WHAT TO PRODUCE: For this exercise, copy out each line of the material below that includes "Write".

______

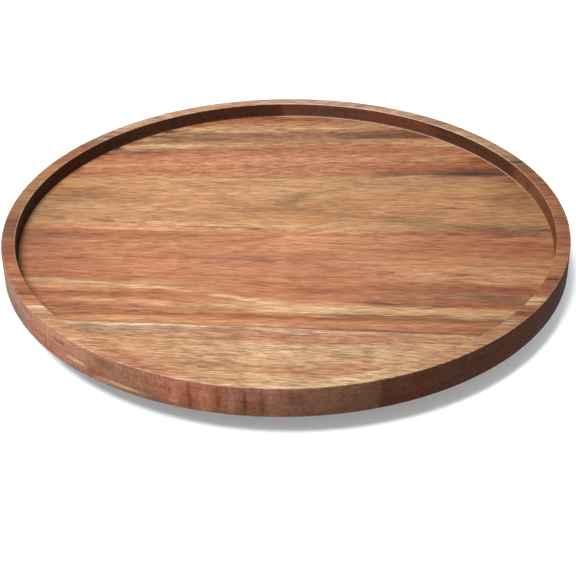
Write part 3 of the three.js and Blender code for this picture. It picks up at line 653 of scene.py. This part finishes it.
def zinc_plate():
    """Zinc plating over rolled sheet: fine rolling lines and slow clouds."""
    g = Graph("zinc_plate")
    place = g.position()
    rolled = g.noise(g.stretch(place, 3.0, 220.0, 3.0), 3.0)
    cloud = g.noise(g.stretch(place, 9.0, 9.0, 9.0), 3.0)
    colour = g.mix(g.remap(cloud, 0.3, 0.7), (0.5, 0.52, 0.55, 1), (0.62, 0.62, 0.6, 1))
    g.set(Base_Color=colour, Roughness=g.remap(rolled, 0.3, 0.7, 0.28, 0.42))
    g.shader.inputs["Metallic"].default_value = 1.0
    bump = g.node("Bump", {"Height": rolled, "Strength": 0.15, "Distance": 0.05 * MM})
    g.set(Normal=bump.outputs[0])
    return g.material


def plain_finish(name, dark, light, rough, metallic, grain_size, relief):
    """A finish with a fine even texture: colour, gloss and relief all vary with it."""
    g = Graph(name)
    speck = g.noise(g.stretch(g.position(), grain_size, grain_size, grain_size), 3.0)
    g.set(Base_Color=g.mix(g.remap(speck, 0.3, 0.7), dark + (1,), light + (1,)))
    g.set(Roughness=g.remap(speck, 0.3, 0.7, rough[0], rough[1]))
    g.shader.inputs["Metallic"].default_value = metallic
    bump = g.node("Bump", {"Height": speck, "Strength": 0.3, "Distance": relief})
    g.set(Normal=bump.outputs[0])
    return g.material


# Dark and light colour, smoothest and roughest gloss, metallic, speck frequency and relief.
FINISHES = {
    "screw_steel": ((0.5, 0.47, 0.4), (0.66, 0.63, 0.56), (0.25, 0.4), 1.0, 60, 0.03 * MM),
    "ball_steel": ((0.7, 0.7, 0.72), (0.78, 0.78, 0.8), (0.06, 0.12), 1.0, 90, 0.004 * MM),
    "cage_nylon": ((0.5, 0.485, 0.45), (0.58, 0.565, 0.53), (0.42, 0.55), 0.0, 120, 0.05 * MM),
    "foot_rubber": ((0.012,) * 3, (0.025,) * 3, (0.7, 0.85), 0.0, 200, 0.08 * MM),
}


# ---------------------------------------------------------------- the tray


def revolve(profile, segments):
    """A bmesh turned about Z from (radius, height, material) points; ends on the axis close to one point."""
    made = bmesh.new()
    turn = [2 * math.pi * i / segments for i in range(segments)]
    rings = []
    for radius, height, _ in profile:
        if radius < 1e-9:
            rings.append([made.verts.new((0, 0, height))])
        else:
            around = [(radius * math.cos(a), radius * math.sin(a), height) for a in turn]
            rings.append([made.verts.new(point) for point in around])
    for step, (lower, upper) in enumerate(zip(rings, rings[1:])):
        for i in range(segments):
            j = (i + 1) % segments
            near = [lower[i % len(lower)], lower[j % len(lower)]]
            far = [upper[j % len(upper)], upper[i % len(upper)]]
            face = made.faces.new(list(dict.fromkeys(near + far)))
            face.smooth = True
            face.material_index = profile[step][2]
    return made


def rounded(corner, before, after, size, steps, material):
    """Points of a round of a given size on a corner of a (radius, height) outline."""
    corner, before, after = Vector(corner), Vector(before), Vector(after)
    start = corner + (before - corner).normalized() * size
    end = corner + (after - corner).normalized() * size
    points = []
    for i in range(steps + 1):
        t = i / steps
        spot = start * (1 - t) ** 2 + corner * 2 * t * (1 - t) + end * t ** 2
        points.append((spot.x, spot.y, material))
    return points


# Material slots of a tray board, how finely the tray is turned, and the rounds on its edges.
FACE, OUTER, INNER = 0, 1, 2
TRAY_SEGMENTS = 360
EDGE_ROUND, LIP_ROUND, HEEL_ROUND = 0.5 * MM, 0.4 * MM, 0.7 * MM


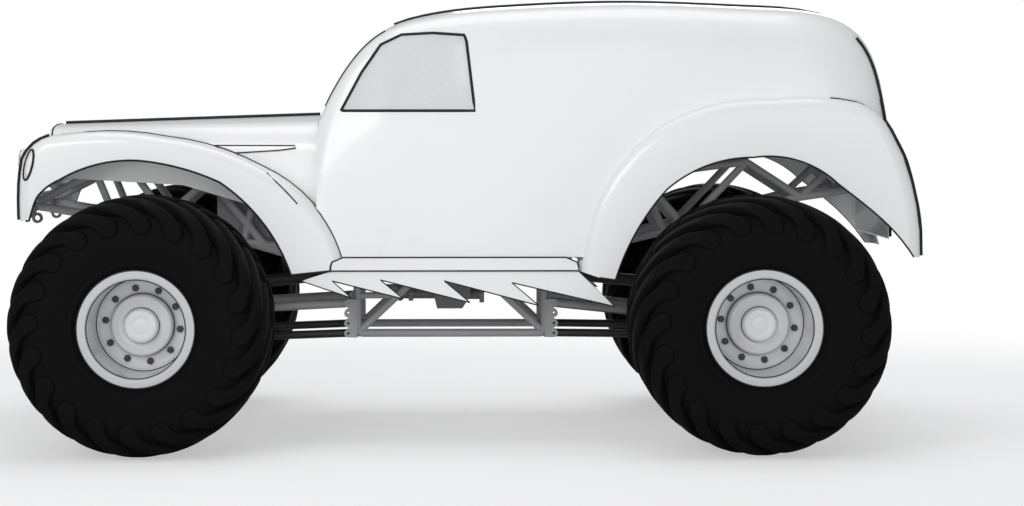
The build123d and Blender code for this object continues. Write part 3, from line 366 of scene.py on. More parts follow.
# ---------------------------------------------------------------------------
# Drive line: a cast alloy engine block and transfer case carried by the frame, and two
# steel driveshafts in black paint that run from the case to the axles.
# ---------------------------------------------------------------------------
cast = finish_material("cast_alloy", (0.16, 0.16, 0.17), (0.4, 0.4, 0.42), rough=0.55, metal=0.4,
                       grain=(260.0, 0.5), wear=0.8, dust=0.3)
turned = finish_material("turned_steel", (0.36, 0.36, 0.38), (0.6, 0.6, 0.62), rough=0.32,
                         metal=0.9, grain=(700.0, 0.2), wear=0.5, dust=0.12)
shaft_paint = finish_material("shaft_black", (0.010, 0.010, 0.011), (0.12, 0.12, 0.12), rough=0.45,
                              grain=(500.0, 0.2), wear=0.5, dust=0.1)
for node in ("engine_block", "transfer_case"):
    dressed(node, cast, 35)
dressed("driveshafts", shaft_paint, 40)

# ---------------------------------------------------------------------------
# Axles, knuckles and steering: cast steel housings and knuckles in black chassis paint,
# tie rods of bright turned steel, and rams whose rods are hard chromed.
# ---------------------------------------------------------------------------
black_paint = finish_material("chassis_black", (0.022, 0.022, 0.024), (0.16, 0.16, 0.17),
                              rough=0.38, grain=(500.0, 0.2), wear=0.7, dust=0.2)
chromed = finish_material("hard_chrome", (0.62, 0.62, 0.64), (0.8, 0.8, 0.8), rough=0.09,
                          metal=1.0, grain=(900.0, 0.03), wear=0.2, dust=0.05)
for end in ("front", "rear"):
    dressed("axle_" + end, black_paint, 40)
    dressed("tie_rod_" + end, turned, 40)
    dressed("ram_rod_" + end, chromed, 40)
    for side in ("left", "right"):
        dressed("knuckle_" + end + "_" + side, black_paint, 40)

# ---------------------------------------------------------------------------
# Suspension: four-link bars of steel tube, the upper ones powder coated grey and the
# lower ones painted black, and nitrogen shocks with bright bodies.
# ---------------------------------------------------------------------------
LOWER_BAR_TOP = 0.84        # height that parts the lower bars from the upper
links_piece = dressed("suspension_links", powder, 40)
links_piece.data.materials.append(shaft_paint)
for face in links_piece.data.polygons:
    if face.center.z < LOWER_BAR_TOP:
        face.material_index = 1
shock_metal = finish_material("shock_body", (0.42, 0.42, 0.44), (0.7, 0.7, 0.72), rough=0.3,
                              metal=0.85, grain=(800.0, 0.1), wear=0.4, dust=0.1)
dressed("shocks", shock_metal, 40)

# ---------------------------------------------------------------------------
# Wheels: deep-dish steel rims in light grey paint with a rolled lip, a planetary hub
# and cap, and ten dark nuts on the disc.
# ---------------------------------------------------------------------------
AXLE_X, AXLE_Z, WHEEL_Y = 2.0, 0.838, 1.355
# Sections of the rim's outside and back as radius and distance from the truck's middle.
RIM_PROFILE = (
    (0.377, 1.8115), (0.3768, 1.8165), (0.3745, 1.8190), (0.371, 1.8198), (0.330, 1.8198),
    (0.324, 1.8190), (0.3200, 1.8150), (0.3135, 1.8000), (0.3130, 1.7930), (0.3130, 1.6000),
    (0.3130, 1.4200), (0.3100, 1.4120), (0.3040, 1.4105), (0.2900, 1.4102), (0.2860, 1.4140),
    (0.2700, 1.4150), (0.2250, 1.4150), (0.2080, 1.4140), (0.2040, 1.4110), (0.2010, 1.4130),
    (0.2000, 1.4170), (0.2000, 1.4800), (0.1985, 1.4860), (0.1880, 1.4990), (0.1840, 1.5010),
    (0.1500, 1.5015), (0.1460, 1.5045), (0.1420, 1.5045), (0.1380, 1.5015), (0.1160, 1.5015),
    (0.1140, 1.5035), (0.1140, 1.5380), (0.1125, 1.5430), (0.1000, 1.5555), (0.0960, 1.5575),
    (0.0600, 1.5580), (0.0560, 1.5560), (0.0520, 1.5560), (0.0480, 1.5578), (0.0, 1.5580),
)
BACK_PROFILE = (
    (0.0, 1.3900), (0.149, 1.3900), (0.1500, 1.3880), (0.3120, 1.3920), (0.3130, 1.3900),
    (0.3130, 0.9200), (0.3160, 0.9100), (0.3220, 0.8900), (0.3700, 0.8895), (0.3768, 0.8920),
    (0.3770, 0.8985), (0.3360, 0.8992), (0.3360, 0.9600), (0.3220, 0.9900), (0.3220, 1.7200),
    (0.3360, 1.7500), (0.3360, 1.8108), (0.3770, 1.8115),
)
FLANGE_R = 0.314            # beyond this radius the rim is painted darker grey: painted shade on the lit flange
# Thin black rings sealed into the wheel's corners, as radius and distance from the middle.
SEALS = ((0.3745, 1.8185), (0.3150, 1.8080), (0.3030, 1.4112), (0.2025, 1.4125), (0.1148, 1.5025))
SEAL_TUBE = 0.0042
NUTS, NUT_FIRST, NUT_CIRCLE, NUT_SEAT = 10, 7, 0.242, 1.4148
NUT_R, NUT_HIGH = 0.0240, 0.020
# Section of a chamfered nut with its stud, as shares of its radius and height.
NUT_PROFILE = ((1.0, 0.0), (1.0, 0.75), (0.84, 1.0), (0.45, 1.0), (0.42, 1.35), (0.0, 1.4))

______

SOLUTION TO THE PROBLEM:
Write part 3 of the three.js and Blender code for this picture. It picks up at line 653 of scene.py. This part finishes it.
The build123d and Blender code for this object continues. Write part 3, from line 366 of scene.py on. More parts follow.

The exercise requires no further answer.